Maar er is meer. De leraar maakt niet alleen zijn of haar taak als christelijke leraar waar door de kennisinhoud, maar vooral door zijn of haar persoon. De leraar is met zijn persoon bemiddelaar van waarden.
Als volwassenen terugdenken aan de invloed van leerkrachten op hun (geloofs)leven, dan denken ze aan de kenmerken van de persoon: de authenticiteit, de ernst en de liefde waarmee hij sprak over God, de eerbied die hij uitstraalde ten aanzien van de schepping, de betrokkenheid die hij had op de leerlingen, de bevlogenheid voor de vakken. Juist in deze dingen werd en wordt de leraar ervaren als een christelijke leraar.
Vormingsprogramma
Dit gegeven brengt mij bij de gedachte dat niet alleen de kerk de leraar nodig heeft, maar dat ook de leraar zijn kerk nodig heeft. Van de kerk mag verwacht worden dat zij leerkrachten geestelijk toerust en ondersteunt. Dat vergt een actieve houding van de kerk richting leerkrachten, in de pastorale zorg, in ondersteuning en bemoediging.
Ik pleit ervoor dat de taak van toerusting actiever en concreter wordt. De kerk hoeft zich niet te bemoeien met onderwijskundige vormgeving. Ze hoeft ook geen grootschalige projecten op te zetten, hoewel de tijd wel rijp is voor een gezamenlijk vormingsprogramma van de kerk samen met de school en de ouders.

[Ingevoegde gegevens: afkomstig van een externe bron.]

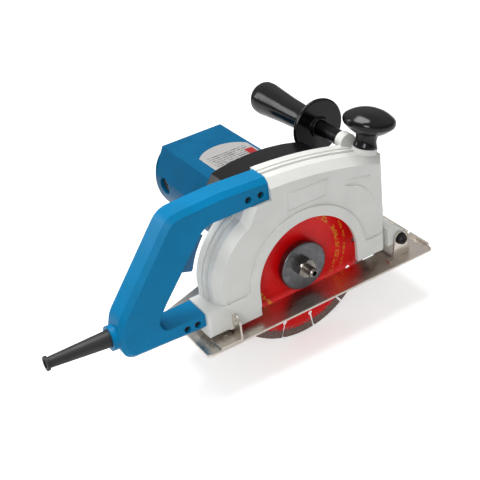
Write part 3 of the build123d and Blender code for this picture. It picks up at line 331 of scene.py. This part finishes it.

Vooral uit de kleine dingen moet blijken dat de kerk haar toerustende taak serieus neemt. Ik beperk me nu tot het primair onderwijs. Misschien kan de predikant op bepaalde tijden in de pauze mee koffiedrinken, de leerkrachten een hart onder de riem steken, een goed gebaar maken door een Bijbelverhaal te vertellen, door met de kinderen in gesprek te gaan over de kerkdienst en vooral door iets te laten blijken van zijn hartelijke liefde tot God.
En natuurlijk moet de betrokkenheid van de kerk altijd blijken uit het gebed voor de leraar. Iedere week in de zondagse eredienst. Ook op de Dag van de Leraar.
De auteur is lector onderwijs & identiteit aan hogeschool Driestar educatief te Gouda.